I am getting stuck on this question: If a, b, and c, are nonzero numbers such that $\frac{a+b-c}{c}$=$\frac{a-b+c}{b}$=$\frac{-a+b+c}{a}$ and x=$\frac{(a+b)(b+c)(c+a)}{abc}$ and x<0, then x=?
What I have done so far: Consider, if $\frac{a}{b}$=$\frac{c}{d}$, and (b+d) is non-zero, then $\frac{a+c}{b+d}$=$\frac{a}{b}$=$\frac{c}{d}$. So with that fact, I did... $\frac{a+b-c}{c}$=$\frac{a-b+c}{b}$ $\implies$ $\frac{2a}{c+b}$ and $\frac{2a}{c+b}$=$\frac{-a+b+c}{a}$$\implies$ $\frac{(a+b+c)}{a+b+c}$ = 1. Then I took the original equations and did $\frac{a+b-c}{c}$=1, so $a+b=2c$ , and similarly, $(a+c)=2b$ and $b+c=2a$. So plugging that into x=$\frac{(a+b)(b+c)(c+a)}{abc}$ we have $x=\frac{(2a)(2b)(2c)}{abc}$, which is $x=\frac{8(abc)}{abc}=8$. This is wrong though, because it says in the problem x<0. So how do I do this?

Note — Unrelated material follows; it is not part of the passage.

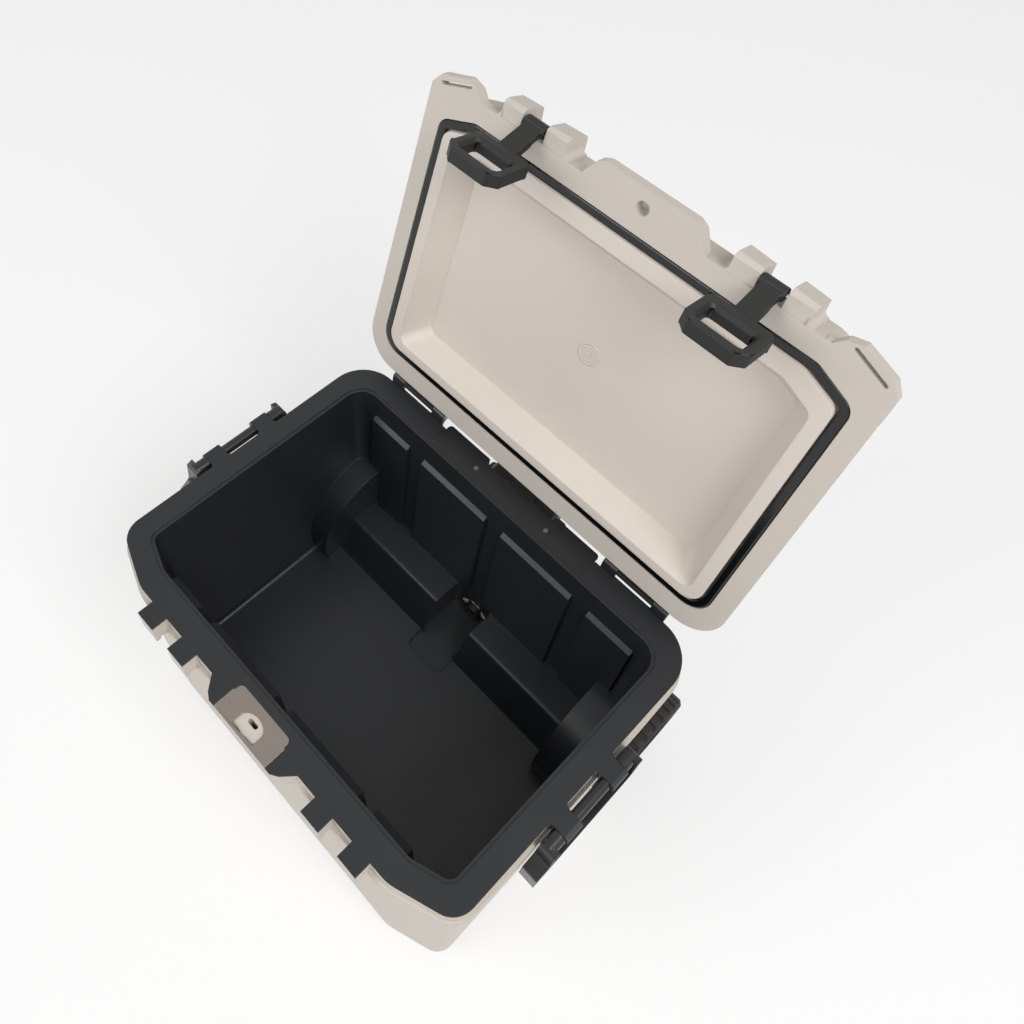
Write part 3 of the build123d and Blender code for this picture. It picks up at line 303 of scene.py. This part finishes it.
# Drain
# A black nylon spout with a rubber washer and a screw cap behind the tub.
black_nylon = moulded("moulded black nylon", "#1D1D1F", "#171719", (0.32, 0.42), 0.8, 0.03)
soft_rubber = moulded("black rubber", "#1A1918", "#141312", (0.6, 0.72), 0.6, 0.05)
dress("drain_fitting", black_nylon)
dress("drain_washer", soft_rubber)
rounded("drain_cap", 1.0, black_nylon)

# Feet and running gear
# Rubber feet under the front, and a zinc plated axle held in its groove by nylon saddles.
zinc_plate, zinc_tree, zinc_shader = new_material("zinc plated steel")
zinc_shader.inputs["Base Color"].default_value = linear("#B4B4B0")
zinc_shader.inputs["Metallic"].default_value = 1.0
zinc_place = add_node(zinc_tree, "ShaderNodeTexCoord", {}).outputs["Object"]
# crystal patches of the plating, about 3 mm across
zinc_patches = add_node(
    zinc_tree, "ShaderNodeTexVoronoi", {"Scale": 330}, [("Vector", zinc_place)]
)
zinc_shine = add_node(
    zinc_tree,
    "ShaderNodeMapRange",
    {"To Min": 0.25, "To Max": 0.4},
    [("Value", zinc_patches.outputs["Distance"])],
)
zinc_tree.links.new(zinc_shine.outputs["Result"], zinc_shader.inputs["Roughness"])
for side in ("left", "right"):
    rounded(f"front_foot_{side}", 1.0, soft_rubber)
for steel_piece in ("axle", "axle_nuts", "axle_saddle_screws", "lower_bracket_screws"):
    dress(steel_piece, zinc_plate)
dress("axle_saddles", black_nylon)

# Wheels
# Each is a spoked black polypropylene hub in a ribbed tyre of foamed rubber, with a snap-in cap.
tyre_rubber = moulded("foamed tyre rubber", "#201E1C", "#181614", (0.66, 0.8), 0.9, 0.08)
for side in ("left", "right"):
    rounded(f"wheel_hub_{side}", 1.2, black_nylon)
    rounded(f"tyre_{side}", 1.4, tyre_rubber)
    rounded(f"wheel_cap_{side}", 0.8, black_nylon)

# Hinges
# Two black nylon hinges, a leaf on the tub and one on the lid, knuckled on a steel pin.
for side in ("left", "right"):
    crisp(f"hinge_leaf_body_{side}", black_nylon)
    crisp(f"hinge_leaf_lid_{side}", black_nylon)
    dress(f"hinge_pin_{side}", zinc_plate)
dress("hinge_screws_body", zinc_plate)
dress("hinge_screws_lid", zinc_plate)

# Pull handle
# A black bracket let into the rear rim holds the outer tubes, a foot holds their lower ends,
# and two stages of black anodised tube carry the grip with its release button.
black_anodised = moulded("black anodised aluminium", "#2A2A2D", "#232326", (0.3, 0.38), 1.0, 0.01)
black_anodised.node_tree.nodes["Principled BSDF"].inputs["Metallic"].default_value = 0.9
crisp("handle_plate", black_nylon)
crisp("lower_bracket", black_nylon)
for side in ("left", "right"):
    for stage in ("outer_tube", "middle_tube", "inner_tube"):
        dress(f"{stage}_{side}", black_anodised)
rounded("pull_grip", 1.2, black_nylon)
rounded("release_button", 0.6, black_nylon)
dress("release_rods", zinc_plate)

# Lid
# A pale outer moulding and a smoother inner panel with a deep hollow, foam between them,
# a glossy black rubber gasket in the flange's groove and a plug in the foam's filling hole.
smooth_polyethylene = moulded(
    "smooth pale polyethylene", "#CFC6BD", "#C9C0B7", (0.48, 0.58), 1.6, 0.08, edge_mm=3.0
)
gasket_rubber = moulded("extruded gasket rubber", "#0E0F11", "#0A0B0D", (0.14, 0.2), 3.0, 0.02)
crisp("lid_shell", etched_polyethylene)
crisp("lid_inner_panel", smooth_polyethylene)
rounded("lid_gasket", 3.0, gasket_rubber, 4)

# Foam plug
# A pale polyethylene disc snapped into the hole the foam was poured through, turned with
# shallow rings about its middle.
RING_STEP = 0.0042
RING_DEPTH = 0.0006
turned_plug = moulded("turned pale plug", "#CFC6BD", "#C9C0B7", (0.5, 0.6), 1.6, 0.05)
plug_tree = turned_plug.node_tree
plug_corners = [Vector(corner) for corner in solids["lid_foam_plug"].bound_box]
plug_middle = sum(plug_corners, Vector()) / len(plug_corners)
plug_place = add_node(plug_tree, "ShaderNodeTexCoord", {}).outputs["Object"]
from_middle = add_node(
    plug_tree, "ShaderNodeMapping", {"Location": -plug_middle}, [("Vector", plug_place)]
)
# a wave texture has a ring every 2 pi / (20 x scale)
plug_rings = add_node(
    plug_tree,
    "ShaderNodeTexWave",
    {"wave_type": "RINGS", "rings_direction": "SPHERICAL", "Scale": pi / (10 * RING_STEP)},
    [("Vector", from_middle.outputs["Vector"])],
)
plug_relief = add_node(
    plug_tree,
    "ShaderNodeBump",
    {"Strength": 1.0, "Distance": RING_DEPTH},
    [("Height", plug_rings.outputs["Fac"])],
)
plug_tree.links.new(
    plug_relief.outputs["Normal"], plug_tree.nodes["Principled BSDF"].inputs["Normal"]
)
dress("lid_foam_plug", turned_plug)

# Latches
# Two stiff black rubber latches, an arm and a pull ring each, on steel pins in the lid's bosses.
latch_rubber = moulded("moulded latch rubber", "#131110", "#0E0C0B", (0.5, 0.62), 0.9, 0.06)
for side in ("left", "right"):
    rounded(f"latch_{side}", 1.6, latch_rubber)
    dress(f"latch_pin_{side}", zinc_plate)

# Side handles
# A black nylon bail at each end, pressed on a round bar that turns in the rim's two lugs.
glossy_nylon = moulded("glossy black nylon", "#17181A", "#131416", (0.2, 0.3), 4.0, 0.02)
for side in ("left", "right"):
    crisp(f"side_handle_{side}", glossy_nylon)
    crisp(f"side_pivot_{side}", glossy_nylon)

# Floor and light
# A white studio floor that keeps a soft shadow, a big soft lamp high on the right,
# and a second one in front that lights the lid's inside.
FLOOR_HALF = 8.0
FLOOR_WHITE = "#F6F6F6"
floor_mesh = bpy.data.meshes.new("studio_floor")
floor_mesh.from_pydata(
    [(x * FLOOR_HALF, y * FLOOR_HALF, 0) for x, y in ((-1, -1), (1, -1), (1, 1), (-1, 1))],
    [],
    [(0, 1, 2, 3)],
)
floor = bpy.data.objects.new("studio_floor", floor_mesh)
bpy.context.scene.collection.objects.link(floor)


def seen_directly(tree):
    """A factor of 1 for rays from the camera, mirrors and glass, and 0 for those that light."""
    rays = add_node(tree, "ShaderNodeLightPath", {}).outputs
    either = add_node(
        tree,
        "ShaderNodeMath",
        {"operation": "MAXIMUM"},
        [(0, rays["Is Camera Ray"]), (1, rays["Is Glossy Ray"])],
    )
    return add_node(
        tree,
        "ShaderNodeMath",
        {"operation": "MAXIMUM"},
        [(0, either.outputs["Value"]), (1, rays["Is Transmission Ray"])],
    ).outputs["Value"]


paper, paper_tree, paper_shader = new_material("white studio paper")
paper_shader.inputs["Base Color"].default_value = linear(FLOOR_WHITE)
paper_shader.inputs["Roughness"].default_value = 0.9
paper_shader.inputs["Specular IOR Level"].default_value = 0.0
paper_glow = add_node(
    paper_tree, "ShaderNodeEmission", {"Color": linear(FLOOR_WHITE), "Strength": 1.0}
)
# the rest of the paper's light comes from the lamps and keeps the object's shadow
PAPER_GLOW = 0.6
paper_share = add_node(
    paper_tree,
    "ShaderNodeMath",
    {"operation": "MULTIPLY", 1: PAPER_GLOW},
    [(0, seen_directly(paper_tree))],
)
paper_mix = add_node(
    paper_tree,
    "ShaderNodeMixShader",
    {},
    [
        (0, paper_share.outputs["Value"]),
        (1, paper_shader.outputs["BSDF"]),
        (2, paper_glow.outputs["Emission"]),
    ],
)
paper_tree.links.new(
    paper_mix.outputs["Shader"], paper_tree.nodes["Material Output"].inputs["Surface"]
)
floor_mesh.materials.append(paper)

world = bpy.data.worlds.new("studio")
bpy.context.scene.world = world
world.use_nodes = True
world_tree = world.node_tree
world_tree.nodes["Background"].inputs["Color"].default_value = linear(FLOOR_WHITE)
# the surroundings look white and light the cooler at half that level
SKY_LIGHT = 0.5
world_light = add_node(
    world_tree,
    "ShaderNodeMapRange",
    {"To Min": SKY_LIGHT, "To Max": 1.0},
    [("Value", seen_directly(world_tree))],
)
world_tree.links.new(
    world_light.outputs["Result"], world_tree.nodes["Background"].inputs["Strength"]
)

# each lamp's place, its width in metres and its power in watts
LAMPS = {
    "key_softbox": ((3.2, -0.6, 4.4), 2.6, 175),
    "front_softbox": ((-2.4, -4.2, 3.6), 3.2, 125),
}
LAMP_TARGET = Vector((0, 0, 0.35))
for lamp_name, (place, size, power) in LAMPS.items():
    lamp = bpy.data.lights.new(lamp_name, "AREA")
    lamp.size = size
    lamp.energy = power
    stand = bpy.data.objects.new(lamp_name, lamp)
    stand.location = place
    aim = LAMP_TARGET - Vector(place)
    stand.rotation_euler = aim.to_track_quat("-Z", "Y").to_euler()
    bpy.context.scene.collection.objects.link(stand)
bpy.context.scene.view_settings.view_transform = "Standard"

$$\frac{a+b-c}{c}=\frac{a-b+c}{b}$$ $$ab+b^2-bc=ac-bc+c^2\implies a(b-c)=(b+c)(c-b)$$ $$\implies b=c \quad OR\quad a+b+c=0$$ If we take $b=c$, $$\frac{a}{c}=\frac{-a+2c}{a}\quad using (1)and (3).$$ $$\implies ({\frac{a}{c}})^2=1\quad OR\quad -2$$ Obviosuly $-2$ isn't possible, $a=c$ will give $x=1$ and $a=-c$ will give $x=0$.
So, $a+b+c=0\implies a=-(b+c), b=-(a+c), c=-(a+b)\implies x=-1.$